Tüm bu yasal düzenlemelerden, davalı kurumun bir özel hukuk tüzel kişisi olduğu, özel hukuk kurallarına göre yönetileceği ve faaliyet göstereceği, eylem ve işlemlerinin idari eylem ve işlem niteliğinde olmayıp diğer özel hukuk tüzel kişilerinde olduğu gibi, özel hukuka ilişkin bulunduğu sonucuna varılmalıdır.

Şu halde, davalının açıklanan niteliği gereği, eldeki uyuşmazlığa idari yargı yerinde değil, adli yargı yerinde bakılması gerektiği anlaşılmakla; mahkemenin kararı usul ve yasaya uygun olup kararın onanması gerekirken bozulmuş olduğundan davacının karar düzeltme istemi kabul edilmeli, Dairemizin bozma kararı kaldırılmalı ve karar açıklanan nedenle onanmalıdır.
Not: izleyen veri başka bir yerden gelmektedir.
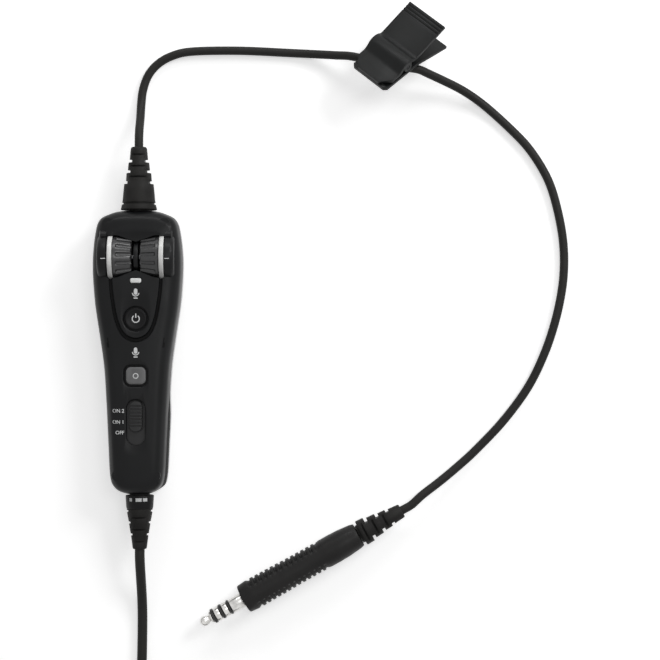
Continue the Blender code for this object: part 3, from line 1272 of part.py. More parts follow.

SONUÇ: HUMK'un 440-442 maddeleri gereğince davacının davalı PTT Genel Müdürlüğü'ne yönelik karar düzeltme isteminin (2) no'lu bentte gösterilen nedenle kabulüne, Dairemizin 26/03/2014 gün 2013/8842 Esas ve 2014/5067 Karar sayılı bozma kararının kaldırılmasına, kararın yukarıda gösterilen nedenlerle ONANMASINA, davacının öteki karar düzeltme isteklerinin (1) no'lu bentte gösterilen nedenlerle reddine ve aşağıda yazılı onama harcının önce temyiz eden davalı PTT Genel Müdürlüğü'ne yükletilmesine, karar düzeltme talep eden davacıdan peşin alınan harcın istek halinde geri verilmesine 11/12/2014 gününde oybirliğiyle karar verildi.